Indonesia perlu menjalankan politik luar negeri bebas aktifnya secara efektif dan efisien dalam rangka merangkul negara-negara yang sedang bersaing dan menjembatani pelbagai ketidaksepahaman di antara pelbagai kelompok negara yang sedang berseberangan di G20. Ke depan, menyesuaikan harapan dan mengelola pelbagai agenda Indonesia dan G20 menjadi relevan. Fokus terhadap prioritas agenda bersama yang sederhana dan mudah dicapai oleh G20 menjadi kunci.

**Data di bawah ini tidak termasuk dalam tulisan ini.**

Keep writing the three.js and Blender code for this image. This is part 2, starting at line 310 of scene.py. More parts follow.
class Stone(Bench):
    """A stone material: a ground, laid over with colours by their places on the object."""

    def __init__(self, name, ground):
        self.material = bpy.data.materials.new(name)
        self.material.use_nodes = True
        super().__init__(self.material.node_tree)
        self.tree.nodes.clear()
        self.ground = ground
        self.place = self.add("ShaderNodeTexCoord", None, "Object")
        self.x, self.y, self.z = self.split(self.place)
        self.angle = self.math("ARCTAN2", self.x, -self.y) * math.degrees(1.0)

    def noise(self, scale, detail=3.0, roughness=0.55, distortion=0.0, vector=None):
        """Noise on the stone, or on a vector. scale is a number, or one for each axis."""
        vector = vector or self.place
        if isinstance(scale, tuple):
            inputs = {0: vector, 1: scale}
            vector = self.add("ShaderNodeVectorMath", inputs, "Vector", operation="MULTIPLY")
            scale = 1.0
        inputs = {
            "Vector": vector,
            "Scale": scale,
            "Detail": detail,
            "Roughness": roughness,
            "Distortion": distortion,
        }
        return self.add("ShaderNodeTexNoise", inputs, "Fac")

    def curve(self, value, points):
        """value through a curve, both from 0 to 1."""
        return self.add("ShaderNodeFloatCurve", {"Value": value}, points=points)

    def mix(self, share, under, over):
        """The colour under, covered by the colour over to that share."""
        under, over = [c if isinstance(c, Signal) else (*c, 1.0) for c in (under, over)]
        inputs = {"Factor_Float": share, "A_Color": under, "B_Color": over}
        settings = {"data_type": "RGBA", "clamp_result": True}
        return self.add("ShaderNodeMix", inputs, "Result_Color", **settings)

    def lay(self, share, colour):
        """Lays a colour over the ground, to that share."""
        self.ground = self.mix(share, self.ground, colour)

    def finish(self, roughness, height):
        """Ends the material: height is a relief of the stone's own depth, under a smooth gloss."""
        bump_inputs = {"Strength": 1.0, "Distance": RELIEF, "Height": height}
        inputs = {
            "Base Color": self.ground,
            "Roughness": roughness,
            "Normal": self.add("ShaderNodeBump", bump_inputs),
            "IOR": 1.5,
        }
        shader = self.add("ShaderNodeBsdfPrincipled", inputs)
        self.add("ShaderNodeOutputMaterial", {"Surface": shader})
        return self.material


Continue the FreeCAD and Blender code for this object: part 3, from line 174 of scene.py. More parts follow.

Sekarang, tujuan bersama bagi Indonesia dan pelbagai negara G20 lainnya adalah G20 perlu berkontribusi positif dan nyata dalam penanganan pandemi Covid-19 di dunia (contoh: pemerataan dan kesetaraan akses atas vaksin covid-19 dan obat-obatan terkait), pemulihan ekonomi dunia (Pakpahan, 2021), penurunan harga pangan dan energi, dan upaya mitigasi dampak inflasi yang terjadi di pelbagai negara dunia. Harapannya, semua itu bisa disepakati oleh para anggota G-20 saat KTT G-20 nanti di Bali.
Kedua, pencapaian tujuan di atas tidak mudah di periode waktu yang tersisa dari tahun 2022 dan butuh kesepahaman dan komitmen politik bersama antara Indonesia yang memegang Presidensi di G20 dan pelbagai negara G20 lainnya. Indonesia perlu menjalankan diplomasi yang baik (1) untuk mendekati seluruh pihak yang bersaing dan membangun kembali kepercayaan antara Indonesia dan pelbagai kelompok terpecah; (2) untuk mencairkan situasi yang menegang dan fokus menjelaskan pentingnya kerja sama semua negara G20 dalam rangka menyukseskan prioritas agenda penting G-20, khususnya penanganan Covid-19 dan pemulihan ekonomi dunia; dan (3) untuk menemukan titik-titik kesepahaman dan temu untuk mencapai kompromi bagi semua pihak di G20.
Ketiga, realitas politik ekonomi kontemporer di G20 dan Presidensi Indonesia di G20 sudah dibayangi oleh ketidaksepahaman antara Amerika Serikat dan negara Barat versus Rusia. Ke depan, jalan terjal akan dilalui oleh Indonesia dan negara-negara G20. Penyesuaian agenda dan efektif dalam berdiplomasi menjadi keharusan bagi Indonesia. Oleh karena itu, pemilihan sumber daya manusia yang andal/mumpuni dan pengalokasian sumber daya keuangan dan beragam sumber daya lainnya yang tepat dalam rangka mendukung Presidensi Indonesia di G20 menjadi penting. Kita tunggu perkembangan selanjutnya.
Beginda Pakpahan, Analis Politik dan Ekonomi Global; PhD dari The University of Edinburgh, UK.